— Start Material to process —
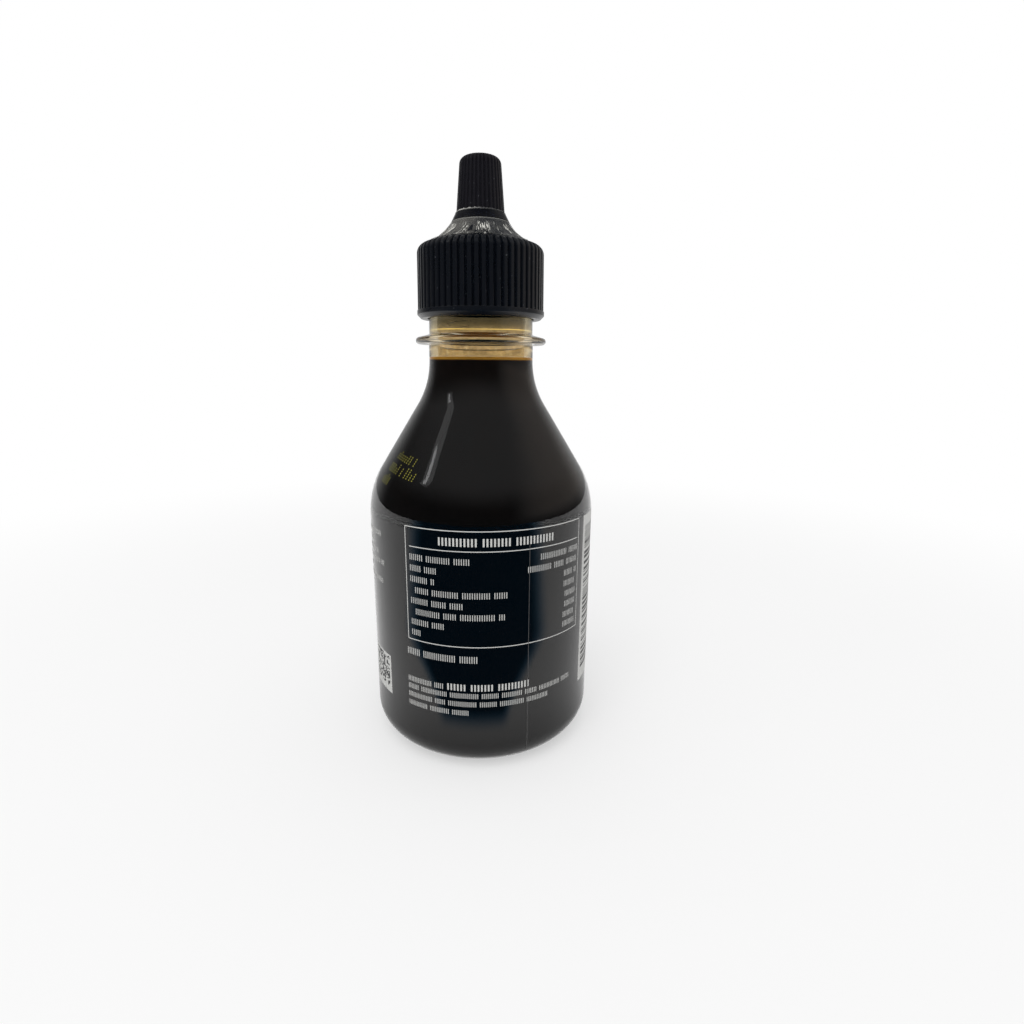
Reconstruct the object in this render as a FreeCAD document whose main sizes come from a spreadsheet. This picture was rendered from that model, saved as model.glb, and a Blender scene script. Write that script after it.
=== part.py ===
import FreeCAD, Part
import math
import os
import Sketcher
from FreeCAD import Placement, Rotation, Vector

# Sauce bottle: a clear bottle with a screw neck, filled up to the neck, closed by a ribbed
# screw cap with a flared nozzle, a ribbed tip cap and a clear film shrunk over the flare.
# Millimetres. +Z is up, and the origin is the centre of the base, on the surface it stands on.

SIZES = (
    # bottle body and shoulder
    ("body_radius", 29.1),
    ("heel_radius", 8.1),
    ("side_height", 59.8),
    ("shoulder_radius", 22.5),
    ("shoulder_angle", 31.8),
    ("wall", 0.5),
    ("push_up", 2.0),
    ("push_up_radius", 17.0),
    # neck, from the end of the shoulder to the mouth
    ("bore_radius", 10.9),
    ("neck_wall", 2.05),
    ("neck_length", 3.6),
    ("neck_sweep", 20.9),
    ("bore_sweep", 22.0),
    ("ledge_reach", 3.2),
    ("ledge_thickness", 2.3),
    ("ledge_lip", 0.8),
    ("finish_wall", 1.9),
    ("finish_height", 21.0),
    ("headspace", 24.3),
    # screw cap
    ("cap_fit", 0.35),
    ("cap_wall", 2.45),
    ("cap_draft", 0.3),
    ("cap_corner", 2.1),
    ("cap_reach", 15.9),
    ("cap_roof", 1.8),
    ("cap_lip", 0.8),
    ("cap_step", 0.25),
    ("cap_bevel", 0.9),
    ("cap_band", 1.0),
    ("cap_ribs", 58),
    ("cap_groove_depth", 0.75),
    ("cap_groove_width", 1.05),
    ("cap_groove_floor", 0.35),
    # flared nozzle on the cap, and the film shrunk over it
    ("rim_slope", 25.0),
    ("rim_slope_run", 2.2),
    ("flare_run", 4.25),
    ("flare_height", 4.1),
    ("flare_sweep", 10.5),
    ("film_thickness", 0.25),
    ("spout_radius", 3.4),
    ("spout_tip_radius", 2.6),
    ("spout_length", 8.0),
    # tip cap
    ("tip_fit", 0.15),
    ("tip_overhang", 0.25),
    ("tip_collar_slope", 1.1),
    ("tip_collar_height", 2.1),
    ("tip_step", 0.15),
    ("tip_draft", 0.8),
    ("tip_corner", 1.6),
    ("tip_height", 14.05),
    ("tip_ribs", 34),
    ("tip_groove_depth", 0.32),
    ("tip_groove_width", 0.62),
    ("tip_groove_floor", 0.2),
)

doc = FreeCAD.newDocument("SauceBottle")
sheet = doc.addObject("Spreadsheet::Sheet", "sizes")
for row, (name, number) in enumerate(SIZES, start=1):
    sheet.set(f"A{row}", name)
    sheet.set(f"B{row}", str(number))
    sheet.setAlias(f"B{row}", name)
doc.recompute()


def value_of(expression):
    """Return the number that an expression gives with the sheet as it is."""
    result = sheet.evalExpression(expression)
    return float(getattr(result, "Value", result))


# ------------------------------------------------------------------ heights and places
# Each is an expression on the sheet, so it follows when a size there is changed.

NECK_RADIUS = "(sizes.bore_radius + sizes.neck_wall)"
LEDGE_RADIUS = f"({NECK_RADIUS} + sizes.ledge_reach)"
FINISH_RADIUS = "(sizes.bore_radius + sizes.finish_wall)"

CAP_BORE = f"({FINISH_RADIUS} + sizes.cap_fit)"
CAP_RADIUS = f"({CAP_BORE} + sizes.cap_wall)"
CAP_RIM_RADIUS = f"({CAP_RADIUS} - sizes.cap_draft)"
CAP_TOP_RADIUS = f"({CAP_RIM_RADIUS} - sizes.cap_corner)"

FLARE_FOOT_RADIUS = f"({CAP_TOP_RADIUS} - sizes.rim_slope_run)"
FLARE_TOP_RADIUS = f"({FLARE_FOOT_RADIUS} - sizes.flare_run)"

TIP_FOOT_RADIUS = f"({FLARE_TOP_RADIUS} + sizes.tip_overhang)"
TIP_COLLAR_RADIUS = f"({TIP_FOOT_RADIUS} - sizes.tip_collar_slope)"
TIP_CREST_RADIUS = f"({TIP_COLLAR_RADIUS} - sizes.tip_step)"
TIP_RIM_RADIUS = f"({TIP_CREST_RADIUS} - sizes.tip_draft)"

ANGLE = "sizes.shoulder_angle"
SHOULDER_AXIS = "(sizes.body_radius - sizes.shoulder_radius)"


def shoulder_places(bend, inner_radius, sweep):
    """Return three corners: where the bend ends, where the cone ends, and where the sweep ends."""
    bend_end = (
        f"({SHOULDER_AXIS} + {bend} * cos({ANGLE}))",
        f"(sizes.side_height + {bend} * sin({ANGLE}))",
    )
    cone_radius = f"({inner_radius} + {sweep} * (1 - cos({ANGLE})))"
    cone_height = f"({bend_end[1]} + ({bend_end[0]} - {cone_radius}) / tan({ANGLE}))"
    sweep_height = f"({cone_height} + {sweep} * sin({ANGLE}))"
    return bend_end, (cone_radius, cone_height), (inner_radius, sweep_height)


OUTER_BEND = "sizes.shoulder_radius"
INNER_BEND = "(sizes.shoulder_radius - sizes.wall)"
OUTER_SHOULDER = shoulder_places(OUTER_BEND, NECK_RADIUS, "sizes.neck_sweep")
INNER_SHOULDER = shoulder_places(INNER_BEND, "sizes.bore_radius", "sizes.bore_sweep")

NECK_START = OUTER_SHOULDER[2][1]
LEDGE_UNDER = f"({NECK_START} + sizes.neck_length)"
LEDGE_TOP = f"({LEDGE_UNDER} + sizes.ledge_thickness)"
MOUTH = f"({LEDGE_UNDER} + sizes.finish_height)"
SAUCE_TOP = f"({MOUTH} - sizes.headspace)"

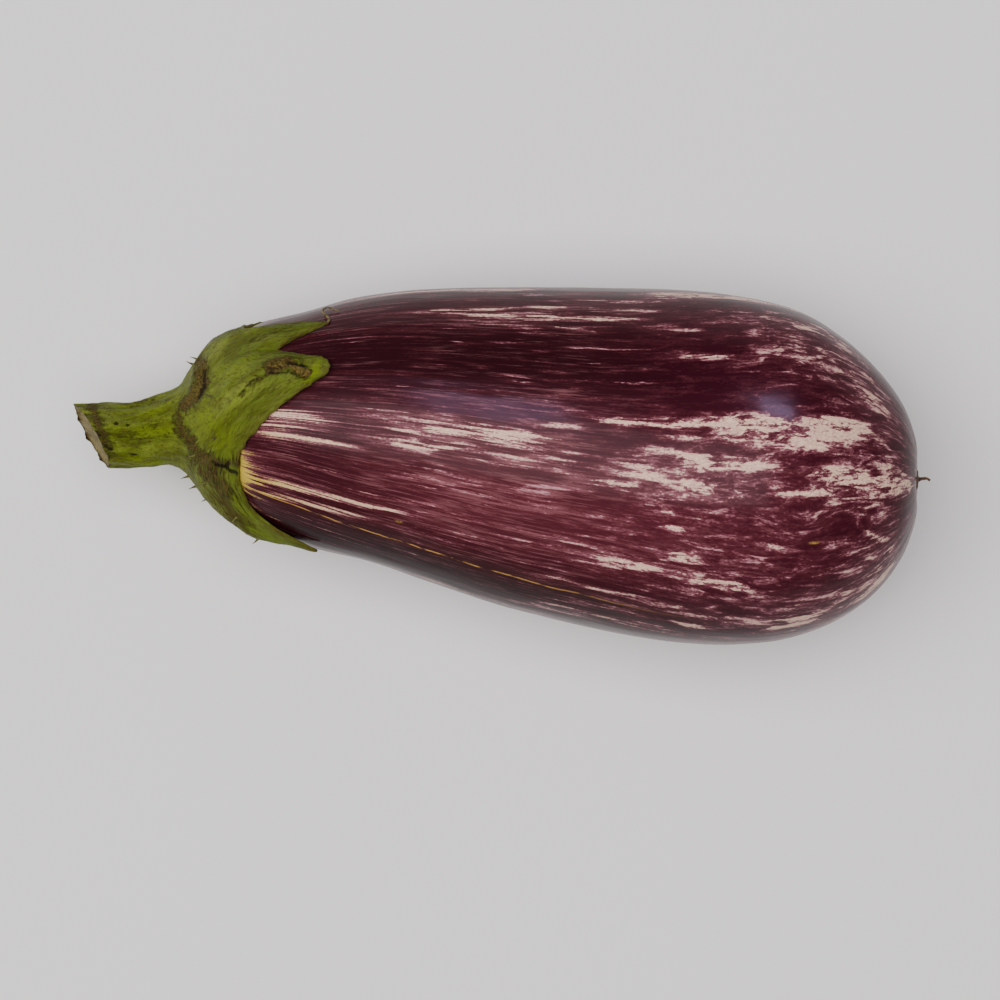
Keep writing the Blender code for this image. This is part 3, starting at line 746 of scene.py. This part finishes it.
def stem_rows(line, angles):
    """The stem's surface from the cut down to its foot, as rows of points."""
    far = line.direction(line.length * 0.8)
    start = line.points[0] + outward(-far, angles) * STEM_RADIUS
    lengths = (CUT_POINT - start) @ CUT_NORMAL / (far @ CUT_NORMAL)
    rows = []
    for k in range(STEM_ROWS, 0, -1):
        distance = lengths * k / STEM_ROWS
        ribs = RIB_SHARE * ease(distance / (3 * MM)) * np.cos(STEM_RIBS * angles + 0.7)
        radius = (STEM_RADIUS + STEM_FLARE * np.exp(-distance / STEM_FLARE_LENGTH)) * (1 + ribs)
        outwards = outward(-line.direction(distance), angles)
        rows.append(line.at(distance) + outwards * radius[:, None])
    start_ring = line.points[0] + outward(-line.direction(0.0), angles) * (STEM_RADIUS + STEM_FLARE)
    foot = skin(HUB_REACH, angles, HUB_HEIGHT + 2 * GAP) - start_ring
    rows = np.array(rows)
    distances = lengths * np.arange(STEM_ROWS, 0, -1)[:, None] / STEM_ROWS
    rows += foot * np.exp(-distances / FOOT_BLEND)[..., None]
    way = line.direction(lengths)
    rows[0] += way * ((CUT_POINT - rows[0]) @ CUT_NORMAL / (way @ CUT_NORMAL))[:, None]
    return rows


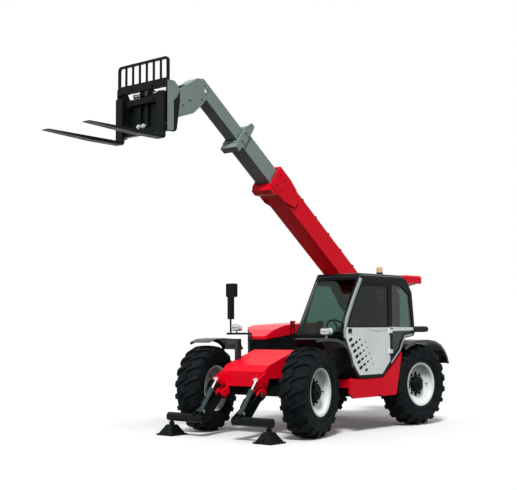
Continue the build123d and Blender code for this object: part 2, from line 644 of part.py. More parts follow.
— End Material to process —
-- Problem --
Pick out the lines that include the word "scene" and write them out.

-- Response to this exercise --
Reconstruct the object in this render as a FreeCAD document whose main sizes come from a spreadsheet. This picture was rendered from that model, saved as model.glb, and a Blender scene script. Write that script after it.
Keep writing the Blender code for this image. This is part 3, starting at line 746 of scene.py. This part finishes it.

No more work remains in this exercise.